Rothwell et al. (2008) showed that the same mechanism involving polar auxin flow in secondary vascular tissue production is shared by widely divergent lineages—lycopsids, sphenopsids, and lignophytes. They also pointed out that it is unclear whether this regulatory mechanism evolved independently in the different lineages or was inherited from a common ancestor. The Châteaupanne plant (Gerrienne et al., 2011) pushed the origin of secondary vascular tissues at least as far back in time as the Pragian–Emsian boundary (ca. 408 million years ago). With two other basal euphyllophytes producing secondary xylem in the Emsian—the New Brunswick euphyllophyte (Gerrienne et al., 2011) and Franhueberia—it is now clear that secondary tissue production predates the origin of major lineages and of stem-leaf-root organography within the clade, and that mechanisms for secondary growth became part of the developmental toolkit very early in the evolutionary history of euphyllophytes.

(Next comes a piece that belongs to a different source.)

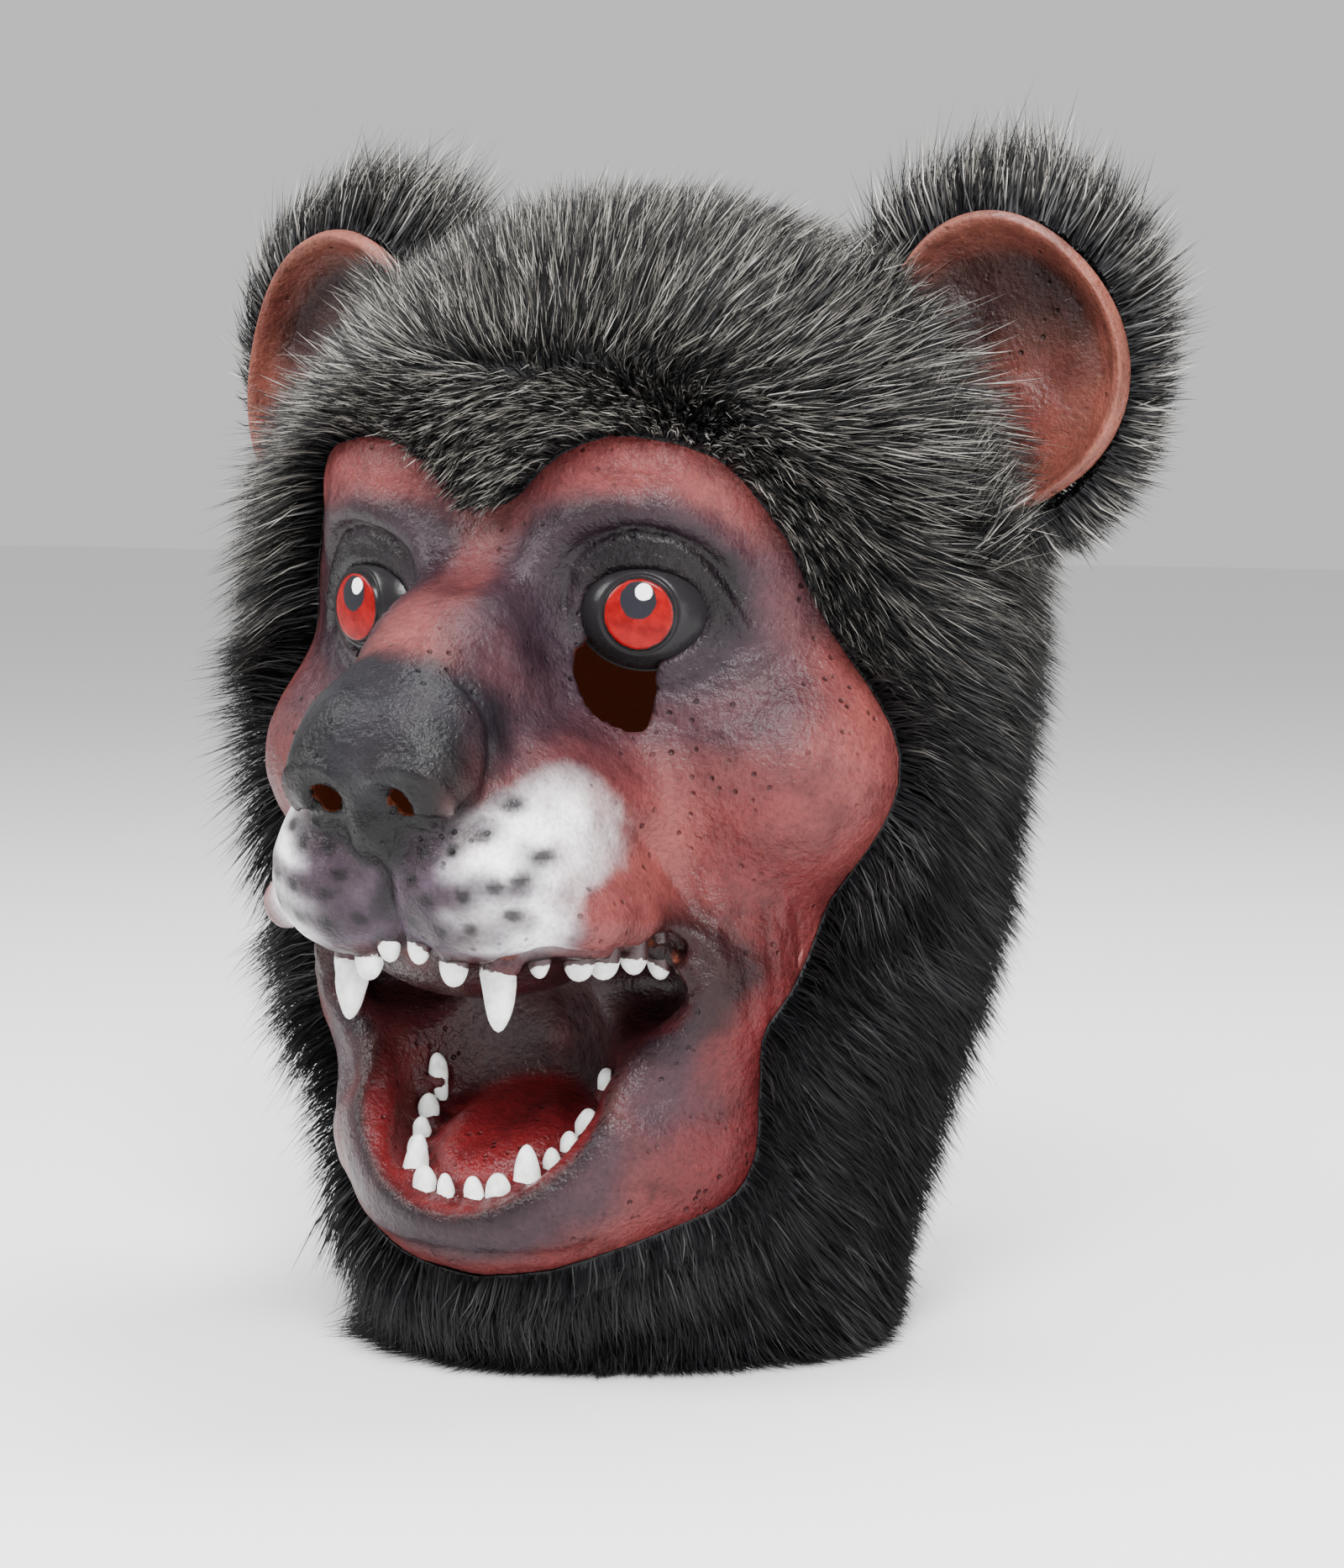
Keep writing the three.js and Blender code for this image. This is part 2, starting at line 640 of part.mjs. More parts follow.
function nostrilHole(side) {
  const { origin, unit } = FRAMES.muzzle;
  const { across, ahead, up } = NOSTRIL_PLACE;
  const place = new THREE.Vector3(
    origin[0] + across * unit[0],
    origin[1] - ahead * unit[1],
    origin[2] + up * unit[2],
  );
  const shape = new THREE.CylinderGeometry(0.5, 0.5, 1, 8);
  shape.rotateX(Math.PI / 2).scale(NOSTRIL_HOLE, MUZZLE_LENGTH * 0.7, 1.2 * NOSTRIL_HOLE);
  shape.rotateX(rad(NOSTRIL_SLOPE)).translate(side * place.x, place.y, place.z);
  return toSolid(shape);
}

// Thickness of a tooth as a share of its width.
const TOOTH_FLATNESS = 0.8;

// How far a tooth stands out of its gum.
function standing(row) {
  return (row.canine ? CANINE_LENGTH : TOOTH_LENGTH) * row.size;
}

// A tooth is a drop along Z with its tip at the origin, flattened in front, and longer if a canine.
function toothSolid(side, sign, row, tip) {
  const length = standing(row) + TOOTH_ROOT;
  const width = TOOTH_WIDTH * row.size * (row.canine ? 1.1 : 1);
  const shape = new THREE.SphereGeometry(0.5, 7, 5);
  const place = shape.getAttribute("position");
  for (let i = 0; i < place.count; i++) {
    const down = 0.5 - place.getY(i);
    const narrow = row.canine ? Math.max(1 - 0.75 * down, 0.25) : 1 - 0.25 * down;
    const thick = TOOTH_FLATNESS * width * narrow;
    place.setXYZ(i, place.getX(i) * width * narrow, place.getY(i) * length, place.getZ(i) * thick);
  }
  shape.translate(0, length / 2, 0).rotateX(Math.PI / 2);
  if (sign < 0) shape.rotateX(Math.PI);
  return toSolid(shape.translate(side * tip.x, tip.y, tip.z));
}

// Tip of a tooth whose root is sunk into the gum above (sign 1) or below (sign -1) the open mouth. The
// gum's face is found from the middle of the opening, which is higher towards its corners.
function toothTip(sign, row) {
  const x = (row.across * MOUTH_WIDTH) / 2;
  const y = FRONT + row.back * MUZZLE_LENGTH;
  const step = 0.25;
  let z = LOWER_LIP_HEIGHT + 0.62 * MOUTH_GAPE;
  const inFlesh = () => headDistance(x, y, z) < 0;
  while (inFlesh() && z < CROWN_HEIGHT) z += step;
  while (!inFlesh() && z > 0 && z < CROWN_HEIGHT) z += sign * step;
  return new THREE.Vector3(x, y, z - sign * standing(row));
}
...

Conversely, these earliest occurrences of secondary growth in the euphyllophyte clade are ≥15 million years younger than the major divergence of the Lycophytina and Euphyllophytina (the oldest lycophytes, ≥426 million years old, are reported from Ludlow rocks of Australia and Canada; Kotyk et al., 2002; Gensel, 2008). Consequently, although lycopsids and euphyllophytes share a mechanism for secondary vascular tissue production (Rothwell et al., 2008), the question still remains whether that mechanism was inherited from a common tracheophyte ancestor.